Source data

============

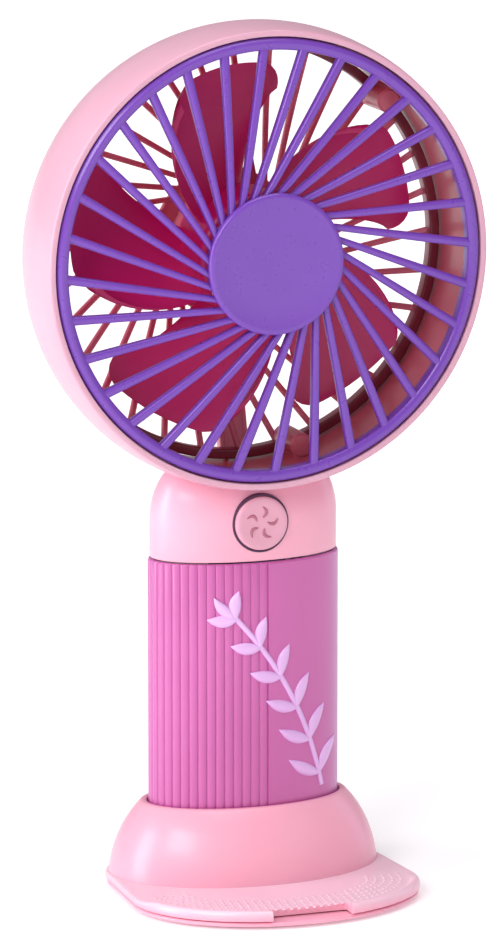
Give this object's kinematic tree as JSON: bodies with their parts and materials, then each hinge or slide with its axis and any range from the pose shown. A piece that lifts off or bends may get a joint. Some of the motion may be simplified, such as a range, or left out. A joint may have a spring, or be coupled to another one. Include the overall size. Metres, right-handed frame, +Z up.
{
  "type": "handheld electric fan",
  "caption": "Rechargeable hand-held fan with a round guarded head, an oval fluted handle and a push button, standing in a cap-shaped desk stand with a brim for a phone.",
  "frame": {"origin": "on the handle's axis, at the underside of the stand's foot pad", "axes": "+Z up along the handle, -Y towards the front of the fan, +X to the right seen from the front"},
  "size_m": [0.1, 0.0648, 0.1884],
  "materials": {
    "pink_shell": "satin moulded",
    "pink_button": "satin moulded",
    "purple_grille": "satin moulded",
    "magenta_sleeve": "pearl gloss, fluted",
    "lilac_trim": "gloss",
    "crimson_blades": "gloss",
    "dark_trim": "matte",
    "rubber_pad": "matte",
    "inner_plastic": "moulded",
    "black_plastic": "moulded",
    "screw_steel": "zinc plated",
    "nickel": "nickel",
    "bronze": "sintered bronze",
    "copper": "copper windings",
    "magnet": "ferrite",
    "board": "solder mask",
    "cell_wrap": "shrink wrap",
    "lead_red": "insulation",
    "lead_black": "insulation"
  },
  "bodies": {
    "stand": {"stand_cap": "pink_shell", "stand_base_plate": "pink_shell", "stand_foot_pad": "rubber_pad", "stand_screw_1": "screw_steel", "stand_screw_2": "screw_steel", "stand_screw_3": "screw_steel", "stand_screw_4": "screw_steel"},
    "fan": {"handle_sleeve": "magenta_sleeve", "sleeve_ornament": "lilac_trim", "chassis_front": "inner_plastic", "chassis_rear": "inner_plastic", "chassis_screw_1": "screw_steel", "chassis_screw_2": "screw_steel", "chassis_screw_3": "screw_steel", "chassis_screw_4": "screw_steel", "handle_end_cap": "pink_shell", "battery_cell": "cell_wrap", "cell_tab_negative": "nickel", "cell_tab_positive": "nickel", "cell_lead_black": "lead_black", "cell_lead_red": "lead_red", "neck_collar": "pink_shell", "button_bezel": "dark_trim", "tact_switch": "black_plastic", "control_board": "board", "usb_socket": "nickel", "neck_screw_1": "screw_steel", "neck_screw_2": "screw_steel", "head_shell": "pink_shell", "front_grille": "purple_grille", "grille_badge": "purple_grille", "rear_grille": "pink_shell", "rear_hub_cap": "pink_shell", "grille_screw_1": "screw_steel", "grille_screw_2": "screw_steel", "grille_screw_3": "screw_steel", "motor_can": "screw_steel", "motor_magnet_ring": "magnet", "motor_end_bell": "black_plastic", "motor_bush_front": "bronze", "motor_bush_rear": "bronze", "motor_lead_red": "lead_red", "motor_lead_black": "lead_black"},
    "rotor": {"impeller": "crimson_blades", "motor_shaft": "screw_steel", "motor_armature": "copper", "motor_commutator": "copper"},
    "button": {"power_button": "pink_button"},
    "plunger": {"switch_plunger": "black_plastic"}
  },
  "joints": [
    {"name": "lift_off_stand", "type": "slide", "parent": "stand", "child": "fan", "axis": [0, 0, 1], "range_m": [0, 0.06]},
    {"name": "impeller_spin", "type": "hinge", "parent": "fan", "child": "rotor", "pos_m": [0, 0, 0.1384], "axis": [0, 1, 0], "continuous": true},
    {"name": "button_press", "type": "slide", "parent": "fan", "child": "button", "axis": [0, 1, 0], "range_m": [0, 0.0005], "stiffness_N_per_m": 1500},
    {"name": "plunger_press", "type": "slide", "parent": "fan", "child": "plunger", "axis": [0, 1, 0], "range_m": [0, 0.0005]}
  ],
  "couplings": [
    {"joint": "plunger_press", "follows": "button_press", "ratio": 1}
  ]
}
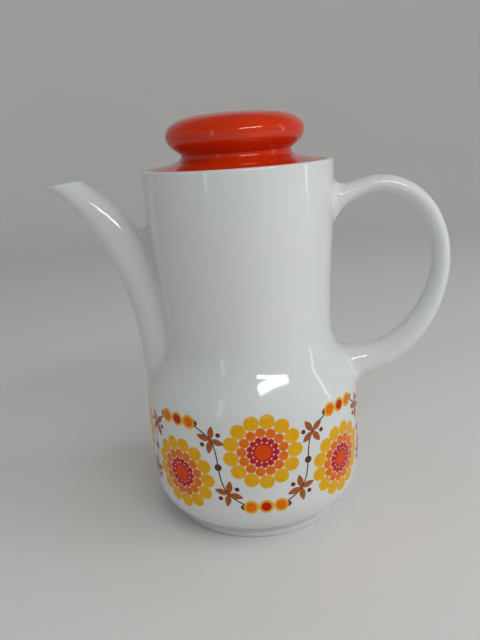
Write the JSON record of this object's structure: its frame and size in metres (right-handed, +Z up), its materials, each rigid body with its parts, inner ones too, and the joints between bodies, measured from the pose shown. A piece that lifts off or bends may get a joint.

============

**Do this**
Copy every line of the entries above in which "handed" occurs.

**The reply**
Give this object's kinematic tree as JSON: bodies with their parts and materials, then each hinge or slide with its axis and any range from the pose shown. A piece that lifts off or bends may get a joint. Some of the motion may be simplified, such as a range, or left out. A joint may have a spring, or be coupled to another one. Include the overall size. Metres, right-handed frame, +Z up.
Write the JSON record of this object's structure: its frame and size in metres (right-handed, +Z up), its materials, each rigid body with its parts, inner ones too, and the joints between bodies, measured from the pose shown. A piece that lifts off or bends may get a joint.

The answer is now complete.